Simple to implement and allow clients to load files

How did they break POSIX (portable OS interface), classic UNIX semantics ... it was stateless which was an implementation choice that caused them to break things. NFS, the thing they took out was open, read, write and close b/c it is stateless.

The paper we read today is not NFS today, describing NFS v1 or v2....v3 changed a lot and v4 changed a lot more. Stateless b/c they didn’t want the server to keep track of the clients so all the client had to do was send a read or a write and then it was done. NFS original allowed for limited caching and seeking (changing file pointer) but still not state on the server but it changes subsequent reads and writes which the kernel must keep track of (bit offset the NFS has but not locally). Path name and translate to a token for late lookups so you don’t need to parse strings every time but the server needs to translate token to path. Corner case: Unix and Open, what happens when you delete a file that is open for writing in Unix? Program using it still exists, takes up space on disk until file closed by the process....delete the file but disk is still full so must kill the process to delete the log files (sig signal) but for NFS this doesn’t work so they had a crude hack....if remove last link to open file, would rename it to .nfsXXXX that would need to later go and cleanup. It has to do with the client knew that it was still open and it knew the ref. Count. In Unix, no delete, only unlink....looks to links to iNode.

Key thing to know about NFS....how to determine who had access to what file? In Unix, by userID and groupID...the request would come for a specific request, who does the permission check in NFS? The client-kernel b/c it is assumed that the user ID and group IDs are synced on server; client wants to access file, if not allowed, the client kernel would deny it. When mount it, the local kernel can pretend to be any idea on the remote server...except the root user (but root is a camelian)...NFS...No File Security

Why no file security, why transparent? Clients were trusted by a central admin...on wire things would be encrypted with a RPC or data encrypting standard...back in the 80s but would not ship that b/c could not export it b/c had to get a license to export it. Was turned off, option to enable but no-one did.

NFS was widely used with large installations but, it sucks b/c major problems. Scalability, and security....trust client computers to do anything with the file system...every file access is going through the server instead of cached...not safe with NFS.

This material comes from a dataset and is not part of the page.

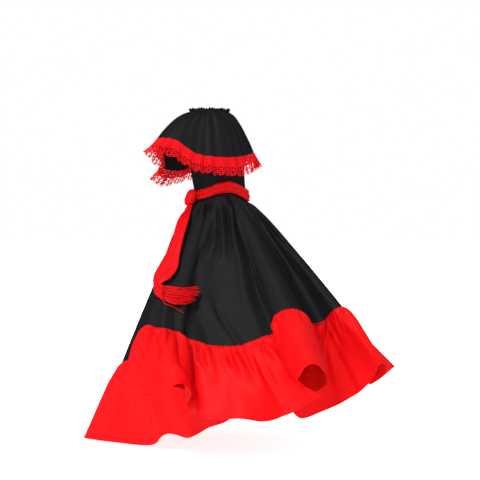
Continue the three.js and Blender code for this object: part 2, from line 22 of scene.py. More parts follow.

Every read with NFS generates an RPC...every file access, every read/write, doing an RPC...doing network traffic...NFS was designed in a world where they said the “network is the computer”. Built systems that didn’t have local hard drives and all file access was remote. Disk-less workstations, 10-20 systems, it would work well. With AFS, don’t want to do network traffic on every read and write, only on open and close thereby reducing network traffic required...cache of file to validate or maybe only have to send changes back.

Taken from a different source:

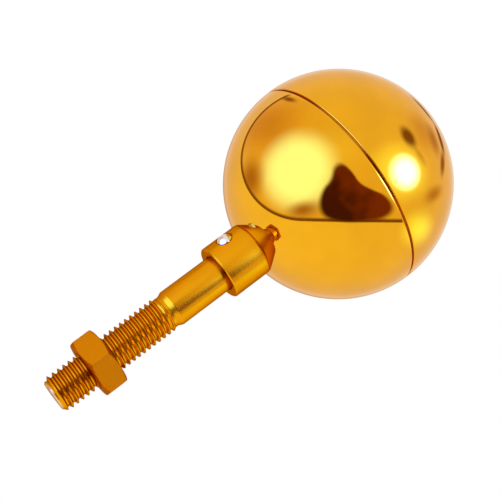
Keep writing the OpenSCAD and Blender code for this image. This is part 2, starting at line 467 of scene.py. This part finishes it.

When changed from NFS to AFS...with NFS if the network goes down, what happens? System freezes, can’t do any read-writes, just waits (blocks until network comes back) so, kinda know when things are bad so don’t loose much data but can’t do anything more. With AFS, do read/writes etc. Then do a close but the network is down, close fails, loose all changes...close has a return value, close can failed, part of the POSIX standard...here close is a commit so if it succeeds or not, it matters! The API changed in a way that is not obvious which breaks things...b/c can fail on close so...programs needed to change to check for the close...POSIX but weird...hard to know what your assumptions are until they are violated...change how it works and then the mental model is potentially wrong. Close just tells the terminal you are done. Conflicts due to multiple edits to the file when the network is back.

With NFS, the way file IDs were synced...classic system called YP (Yellow Pages)...still see references for YP...a trademark so changed Network Information Service...thing for syncing the password file entry.

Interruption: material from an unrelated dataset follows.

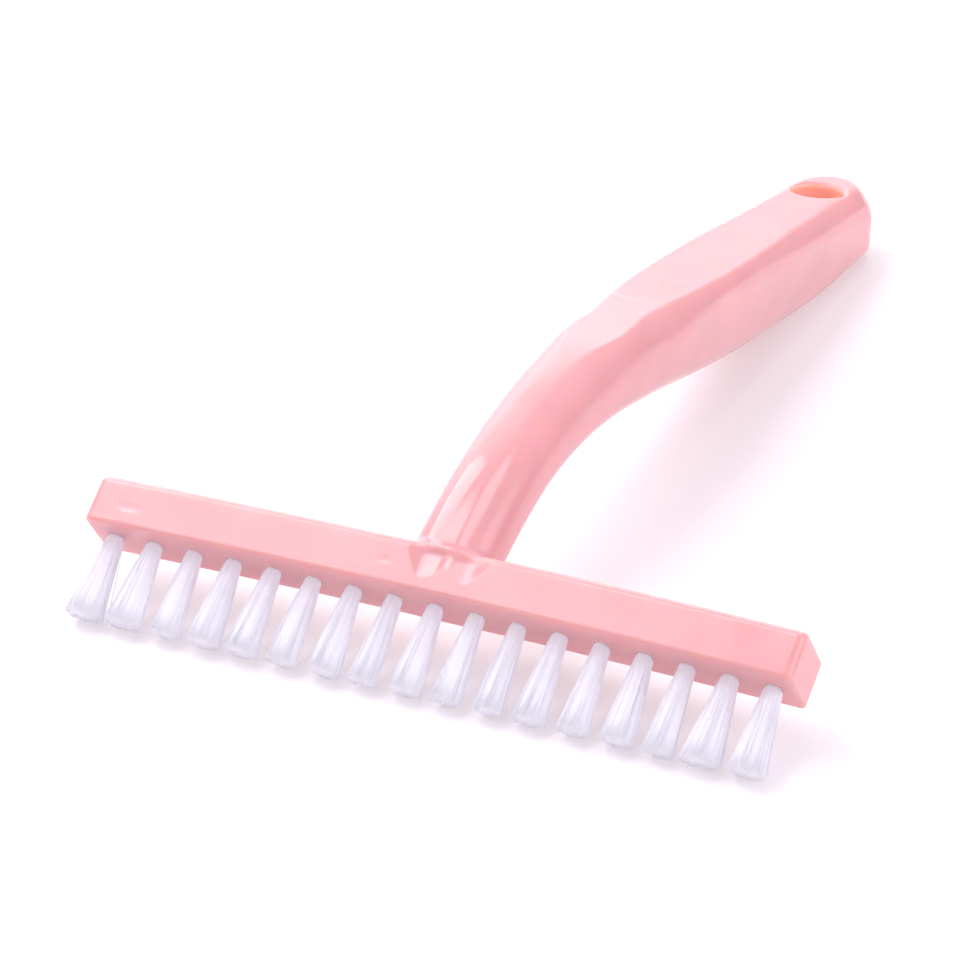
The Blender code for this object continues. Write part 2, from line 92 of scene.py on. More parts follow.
# Row of tuft holes
TUFT_COUNT = 17
TUFT_ROW_MARGIN = 0.0059
TUFT_PITCH = (HEAD_LENGTH - 2 * TUFT_ROW_MARGIN) / (TUFT_COUNT - 1)
TUFT_HOLE_RADIUS = 0.0019
TUFT_HOLE_TOP = HEAD_UNDERSIDE + 0.0080
TUFT_HOLE_RIM = 0.0001
TRIM_LENGTH = 0.0222

# Anchors at the bottom of the holes
ANCHOR_TURN = math.radians(25.0)
ANCHOR_TOP = TUFT_HOLE_TOP - 0.0013
ANCHOR_HEIGHT = 0.0016
ANCHOR_THICKNESS = 0.0004
FOLD_TOP = TUFT_HOLE_TOP - 0.0003

# Handle: the line down the middle of its front, a curve up the neck and a straight along the grip
NECK_REACH = 0.0776
NECK_RISE = 0.1249
NECK_PULL = 0.0600
NECK_END_PULL = 0.0563
NECK_LEAN = math.radians(8.0)
GRIP_LENGTH = 0.0996
GRIP_LEAN = math.radians(44.5)
NECK_STEPS = 400
SPARE_LENGTH = 0.03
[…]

With AFS, the client is not trusted...must authenticate using CORBORUS ... talk to an auth server, auth to it and gives a ticket (temp key for 8 hours) and go to the network, get resources (files and mail) but the auth server just has be involved when you login to get tickets to do everything. AFS depends on you having tickets...if the tickets expire, all of a sudden cannot access anything...must renew tickets with a command or logout/login again.

AFS scalability tricks beyond open/close and caching...had volumes so can move files around in the file system without requring the data in memory...an abstraction in the file server, multiple copies of the same volume. Read only replicas and then later read/write replicas...replications and fault tolerance were added in. And a globally unique file name....AFS was cool b/c you could nav to /afs/athena.mit.edu /afs/andrew.com.edu why we don’t use AFS...b/c we use the web...everything was slow, go outside afs cell, things would break.

One of the biggest things they did not build a web-browser over it.

AFS was not easy to setup, NFS took a few seconds to setup.

AFS cool ideas but, the web took-off b/c easy to setup

AFS was a Multix like thing v.s NFS which was like Unix....when you have access control lists....look for a overly complex security system.

Literature Review:

Pick an area related to distributed OS and do a literature review of it. Scope too broadly, would have to write a book about it Wants it 10-20 pages....proper review of topic picked. Trick to pick a narrow enough topic you find interesting How to limit scope? Don’t start with high level and gather papers, wrong approach. Incomplete view of chosen topic. Too random. What to do instead? Pick a paper. Pick one paper that you think is interesting and look for things that are related to it and look from who the paper cites and grow outward. Basically, if say talk about this narrow thing...what is in common with the papers. How do you find the paper? One paper that you understand, read carefully and reasonably well cited Go through major conferences, pick paper. Cannot pick a paper looked at in class, the papers are not narrow enough, need something more specialized. Better off taking something related to what we find interesting. i.e. crypt-currencies or interested in graphics or usability...your area of comp sci.

If going to get something done by the end of the term....test is on the 17th, just before the break so, when the break comes, spend time finding papers.

Outline: an abstract, an outline and 10 references. Going from 1 to 10 is not hard if having a good paper to start with.

In cloud space...IPFS, solid etc. For distributed computation...what is the history? Where does it come from? Tell a factual story.